Ingredients:

  • 2 tablespoons olive oil (30ml)
  • 1 large onion, finely chopped (approx. 1 ½ cups)
  • 2 carrots, peeled and diced (approx. 1 cup)
  • 2 celery stalks, diced (approx. 1 cup)
  • 2 cloves garlic, minced
  • 1 teaspoon dried oregano
  • 1 teaspoon dried basil
  • ½ teaspoon red pepper flakes (optional, adjust to taste)
  • 8 cups vegetable broth (1.9 liters) (low-sodium preferred)
  • 1 (14.5 ounce) can diced tomatoes, undrained (411g)
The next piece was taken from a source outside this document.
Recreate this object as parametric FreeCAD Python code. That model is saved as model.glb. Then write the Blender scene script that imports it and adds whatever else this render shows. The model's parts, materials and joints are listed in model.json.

  • 1 (15 ounce) can cannellini beans, rinsed and drained (425g)
  • 1 Parmesan cheese rind (approx. 2-3 inches)
  • 1 cup small pasta (e.g., ditalini, elbow macaroni) (90g)
  • 1 zucchini, diced (approx. 1 cup)
  • 1 cup green beans, trimmed and cut into 1-inch pieces (approx. 90g)
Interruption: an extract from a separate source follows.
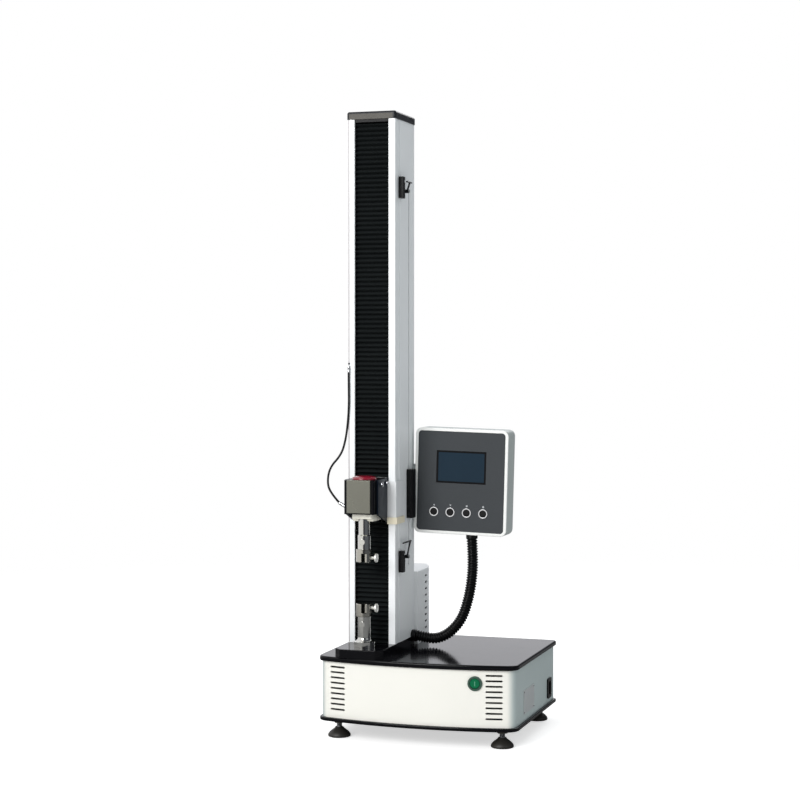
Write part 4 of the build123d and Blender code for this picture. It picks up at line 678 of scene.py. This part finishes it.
apart = node(tree, "SeparateXYZ", {"Vector": node(tree, "TexCoord", {}).outputs["Generated"]}).outputs
heading = node(tree, "Math", {0: apart["Y"], 1: apart["X"]}, operation="ARCTAN2").outputs[0]
share = node(tree, "MapRange", {"From Min": -math.pi, "From Max": math.pi, "Value": heading})
bands = {}
for kind in ("room", "soft"):
    ramp = node(tree, "ValToRGB", {"Fac": share.outputs["Result"]})
    stops = ramp.color_ramp.elements
    while len(stops) < len(sky[kind]):
        stops.new(0.5)
    for stop, (place, colour) in zip(stops, sky[kind]):
        stop.position = place
        stop.color = (*colour, 1)
    bands[kind] = node(tree, "Background", {"Color": ramp.outputs["Color"]}).outputs[0]
seen = node(tree, "Background", {"Color": (1, 1, 1, 1), "Strength": sky["white"]}).outputs[0]
around = node(tree, "MixShader", {0: ray["Is Glossy Ray"], 1: bands["soft"], 2: bands["room"]}).outputs[0]
direct = node(tree, "Math", {0: ray["Is Camera Ray"], 1: ray["Is Transmission Ray"]}, operation="MAXIMUM")
whole = node(tree, "MixShader", {0: direct.outputs[0], 1: around, 2: seen})
node(tree, "OutputWorld", {"Surface": whole.outputs[0]})

# Soft round lamps, all aimed at one point: a key from the front left, a weak fill from the right, one behind
lamps = {"key": {"place": (-1.15, -3.95, 2.4), "size": 2.4, "power": 129},
         "fill": {"place": (3.2, -1.6, 1.6), "size": 2.0, "power": 6},
         "back": {"place": (0.6, 3.2, 2.8), "size": 2.0, "power": 36}}
aim = (0, 0, 0.5)
for name, lamp in lamps.items():
    light = bpy.data.lights.new(name, "AREA")
    light.shape = "DISK"
    light.size = lamp["size"]
    light.energy = lamp["power"]
    holder = bpy.data.objects.new(name, light)
    scene.collection.objects.link(holder)
    axes = np.column_stack([*axesFor(np.array(lamp["place"]) - aim), lamp["place"]])
    holder.matrix_world = Matrix([*axes.tolist(), [0, 0, 0, 1]])

# Camera at the photograph's viewing angle
view = {"lens": 83.25, "place": (0.9768, -3.2467, 0.7015), "tilt": 88.382, "heading": 17.94}
camera = bpy.data.objects.new("camera", bpy.data.cameras.new("camera"))
scene.collection.objects.link(camera)
camera.data.lens = view["lens"]
camera.data.sensor_width = 36
camera.location = view["place"]
camera.rotation_euler = (math.radians(view["tilt"]), 0, math.radians(view["heading"]))
scene.camera = camera
scene.view_settings.view_transform = "Standard"

bpy.context.view_layer.update()
print("scene done")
  • 1 cup spinach, roughly chopped (approx. 30g)
  • Salt and freshly ground black pepper, to taste
  • Fresh parsley, chopped (for garnish)
  • Grated Parmesan cheese (for serving)

Instructions:

  1. Heat olive oil in a large pot over medium heat. Add onion, carrots, and celery. Sauté until softened, about 5-7 minutes.
  2. Stir in garlic, oregano, basil, and red pepper flakes (if using). Cook for 1 minute more, until fragrant.
  3. Pour in vegetable broth and diced tomatoes. Add cannellini beans and Parmesan rind. Bring to a simmer.
  4. Reduce heat to low, cover, and simmer for at least 30 minutes to allow flavors to meld.
  5. Stir in pasta. Cook according to package directions, until al dente.
  6. Add zucchini and green beans. Cook until tender-crisp, about 5-7 minutes.
  7. Stir in spinach and cook until wilted, about 1 minute.
  8. Remove Parmesan rind. Season with salt and pepper to taste. Ladle into bowls and garnish with fresh parsley and grated Parmesan cheese.